Pada Rabu, 20 Agustus 2025, Jaksa penuntut umum (JPU) dari Kejaksaan Agung (Kejagung) Syamsul Bahri Siregar mengungkapkan bahwa total uang yang diterima dalam kasus dugaan suap terhadap putusan lepas (ontslag) perkara korupsi pemberian fasilitas ekspor minyak sawit mentah (crude palm oil/CPO) antara tahun 2023 hingga 2025 mencapai 2,5 juta dolar Amerika Serikat (AS) atau sekitar Rp 40 miliar.
Uang suap tersebut diduga diterima oleh lima orang, yaitu Wakil Ketua Pengadilan Negeri Jakarta Pusat Muhammad Arif Nuryanta, Panitera Muda Perdata PN Jakarta Utara Wahyu Gunawan, serta tiga hakim yang menangani kasus tersebut, Djuyamto sebagai Hakim Ketua, dan Ali Muhtarom serta Agam Syarief Baharudin sebagai hakim anggota.

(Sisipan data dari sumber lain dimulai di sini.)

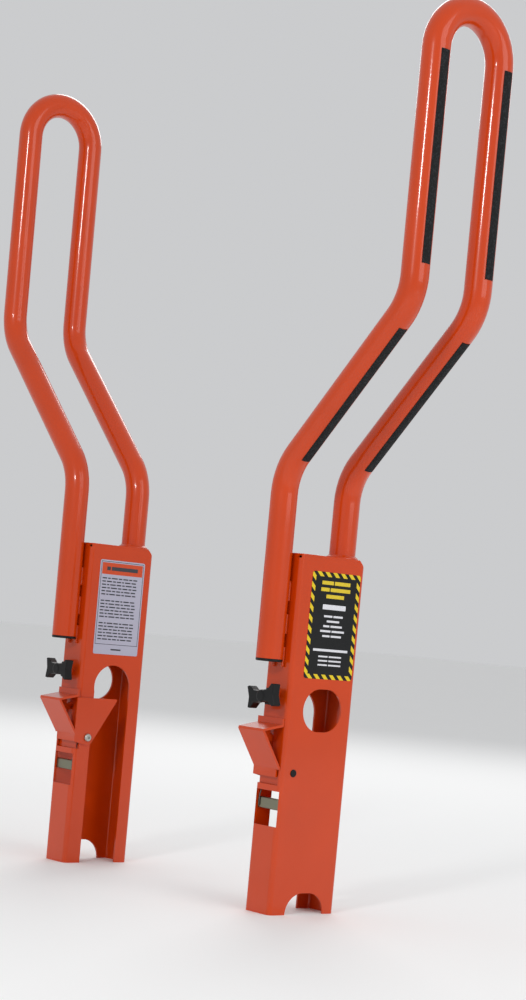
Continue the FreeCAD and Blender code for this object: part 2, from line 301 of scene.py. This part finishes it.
def zinc_plated_steel(name, zinc):
    """Mild steel, zinc plated and passivated: grey metal with a faint blue and straw cast."""
    made, tree, shader, place = new_finish("steel_zinc_plated_" + name, zinc, Metallic=1.0, Roughness=0.34)
    straw = [zinc[0] * 0.95, zinc[1] * 0.9, zinc[2] * 0.74]
    blue = [zinc[0] * 0.86, zinc[1] * 0.92, zinc[2]]
    cloud = blotched(tree, shader, place, straw, blue, size=14 * MM, detail=4.0)
    rough_between(tree, shader, cloud, low=0.24, high=0.46)
    # plating crystals are microscopic; a 1 mm haze stands for them
    haze = add_node(tree, "ShaderNodeTexNoise", {"Vector": place, "Scale": 1 / MM, "Detail": 4.0})
    bumped(tree, shader, haze.outputs["Fac"], strength=0.15, depth=0.1 * MM)
    return made


def drawn_spring_steel():
    """Spring steel wire, drawn and oiled: matt grey with fine streaks."""
    steel = colours().spring
    made, tree, shader, place = new_finish("spring_steel_drawn", steel, Metallic=1.0, Roughness=0.4)
    cloud = blotched(tree, shader, place, shade(steel, 0.7), shade(steel, 1.2), size=4 * MM, detail=4.0)
    rough_between(tree, shader, cloud, low=0.32, high=0.52)
    bumped(tree, shader, cloud.outputs["Fac"], strength=0.2, depth=0.1 * MM)
    return made


def hazard_vinyl():
    """Vinyl film, printed and laminated: black and glossy, with a diagonal hazard border."""
    made, tree, shader, place = new_finish("vinyl_printed_hazard", colours().vinyl_black, Roughness=0.3,
                                           Specular_IOR_Level=0.3, Coat_Weight=0.1, Coat_Roughness=0.08)
    low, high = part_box("right_label_outer")
    middle = (Vector(low) + Vector(high)) / 2
    half = (Vector(high) - Vector(low)) / 2
    centred = add_node(tree, "ShaderNodeMapping", {"Vector": place, "Location": (0, -middle[1], -middle[2])})
    axes = add_node(tree, "ShaderNodeSeparateXYZ", {"Vector": centred.outputs["Vector"]})
    across = axes.outputs["Y"]
    up = axes.outputs["Z"]
    edges = []
    for offset, reach in ((across, half[1]), (up, half[2])):
        away = add_node(tree, "ShaderNodeMath", {0: offset}, operation="ABSOLUTE")
        edges.append(add_node(tree, "ShaderNodeMath",
                              {0: away.outputs[0], 1: reach - sizes().border}, operation="GREATER_THAN"))
    border = add_node(tree, "ShaderNodeMath", {i: edge.outputs[0] for i, edge in enumerate(edges)},
                      operation="MAXIMUM")
    diagonal = add_node(tree, "ShaderNodeMath", {0: across, 1: up}, operation="ADD")
    turns = add_node(tree, "ShaderNodeMath", {0: diagonal.outputs[0], 1: sizes().stripe},
                     operation="DIVIDE")
    phase = add_node(tree, "ShaderNodeMath", {0: turns.outputs[0]}, operation="FRACT")
    stripe = add_node(tree, "ShaderNodeMath", {0: phase.outputs[0], 1: 0.5}, operation="GREATER_THAN")
    yellow = add_node(tree, "ShaderNodeMath", {0: border.outputs[0], 1: stripe.outputs[0]},
                      operation="MULTIPLY")
    coloured_between(tree, shader, yellow.outputs[0], colours().vinyl_black, colours().hazard)
    soft = add_node(tree, "ShaderNodeTexNoise", {"Vector": place, "Scale": 1 / (30 * MM), "Detail": 1.0})
    rough_between(tree, shader, soft, low=0.22, high=0.36)
    bumped(tree, shader, soft.outputs["Fac"], strength=0.1, depth=0.3 * MM)
    return made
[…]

JPU menyampaikan bahwa uang suap yang diterima Arif, Wahyu, dan tiga hakim lainnya diterima dua kali. Penerimaan pertama berupa uang tunai sebesar 500 ribu dolar AS atau senilai Rp 8 miliar, dengan pembagian kepada masing-masing penerima. Kemudian, penerimaan kedua berupa uang tunai 2 juta dolar AS atau senilai Rp 32 miliar, yang juga dibagi kepada masing-masing penerima.

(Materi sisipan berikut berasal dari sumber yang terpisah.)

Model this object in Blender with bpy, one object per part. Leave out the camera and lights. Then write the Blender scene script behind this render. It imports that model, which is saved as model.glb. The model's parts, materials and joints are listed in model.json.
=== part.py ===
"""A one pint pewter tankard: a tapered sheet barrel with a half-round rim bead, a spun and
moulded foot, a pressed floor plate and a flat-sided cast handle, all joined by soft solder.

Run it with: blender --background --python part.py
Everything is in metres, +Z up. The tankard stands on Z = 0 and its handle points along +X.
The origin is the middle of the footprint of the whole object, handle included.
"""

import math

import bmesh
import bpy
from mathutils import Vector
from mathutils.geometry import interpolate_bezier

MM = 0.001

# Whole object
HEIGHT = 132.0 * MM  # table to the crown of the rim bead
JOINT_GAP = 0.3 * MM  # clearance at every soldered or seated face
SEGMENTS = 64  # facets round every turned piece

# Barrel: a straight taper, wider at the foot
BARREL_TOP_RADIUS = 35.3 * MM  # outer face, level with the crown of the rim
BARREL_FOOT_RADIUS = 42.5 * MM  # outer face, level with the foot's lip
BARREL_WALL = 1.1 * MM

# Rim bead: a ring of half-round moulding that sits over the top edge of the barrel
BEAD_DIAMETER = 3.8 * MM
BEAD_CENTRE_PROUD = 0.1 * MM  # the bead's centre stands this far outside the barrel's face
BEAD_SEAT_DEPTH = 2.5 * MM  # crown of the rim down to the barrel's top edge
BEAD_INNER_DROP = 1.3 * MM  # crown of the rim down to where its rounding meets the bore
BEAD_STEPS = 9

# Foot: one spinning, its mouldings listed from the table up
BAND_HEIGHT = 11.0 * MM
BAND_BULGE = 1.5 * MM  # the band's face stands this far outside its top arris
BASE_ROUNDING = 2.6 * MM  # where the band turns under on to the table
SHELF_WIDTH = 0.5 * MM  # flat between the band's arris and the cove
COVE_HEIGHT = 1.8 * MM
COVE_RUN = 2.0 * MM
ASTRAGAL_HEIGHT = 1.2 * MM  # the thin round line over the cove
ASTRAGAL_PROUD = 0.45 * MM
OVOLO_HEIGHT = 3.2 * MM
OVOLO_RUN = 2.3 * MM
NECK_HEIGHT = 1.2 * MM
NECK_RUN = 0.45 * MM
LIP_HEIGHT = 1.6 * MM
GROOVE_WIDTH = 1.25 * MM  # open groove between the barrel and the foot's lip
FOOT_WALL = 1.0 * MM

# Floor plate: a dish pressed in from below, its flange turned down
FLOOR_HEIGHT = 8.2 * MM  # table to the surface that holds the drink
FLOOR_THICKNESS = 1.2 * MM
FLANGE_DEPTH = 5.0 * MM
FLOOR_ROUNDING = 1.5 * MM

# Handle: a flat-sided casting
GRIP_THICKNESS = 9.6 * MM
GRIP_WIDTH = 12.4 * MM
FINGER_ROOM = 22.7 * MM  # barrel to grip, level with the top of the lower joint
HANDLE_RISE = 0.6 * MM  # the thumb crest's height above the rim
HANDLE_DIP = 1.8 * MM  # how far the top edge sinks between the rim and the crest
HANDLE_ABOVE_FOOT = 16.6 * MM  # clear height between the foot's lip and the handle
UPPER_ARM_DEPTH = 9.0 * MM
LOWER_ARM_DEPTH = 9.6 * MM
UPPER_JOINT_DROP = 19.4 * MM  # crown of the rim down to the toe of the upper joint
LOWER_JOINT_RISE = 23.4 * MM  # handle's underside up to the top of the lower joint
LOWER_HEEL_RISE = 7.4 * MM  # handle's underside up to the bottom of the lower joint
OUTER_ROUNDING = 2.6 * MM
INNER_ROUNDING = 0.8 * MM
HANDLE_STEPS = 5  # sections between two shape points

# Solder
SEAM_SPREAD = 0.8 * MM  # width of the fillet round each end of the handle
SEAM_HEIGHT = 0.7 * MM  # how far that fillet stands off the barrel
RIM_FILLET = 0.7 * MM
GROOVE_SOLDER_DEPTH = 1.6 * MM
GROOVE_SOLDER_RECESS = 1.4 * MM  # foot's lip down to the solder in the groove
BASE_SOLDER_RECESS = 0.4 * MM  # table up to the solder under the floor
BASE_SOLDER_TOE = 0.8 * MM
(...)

Kasus ini bermula pada Juni 2023 ketika Kejagung melakukan penyidikan terkait tindak pidana korupsi dalam pemberian fasilitas ekspor CPO dan turunannya pada industri kelapa sawit. Dalam persidangan, terungkap bahwa uang suap telah dipindahkan kepada pihak terdakwa korporasi untuk memengaruhi putusan ontslag. Seluruh proses ini berujung pada pembacaan putusan ontslag pada 19 Maret 2025, sesuai permintaan pihak terdakwa korporasi.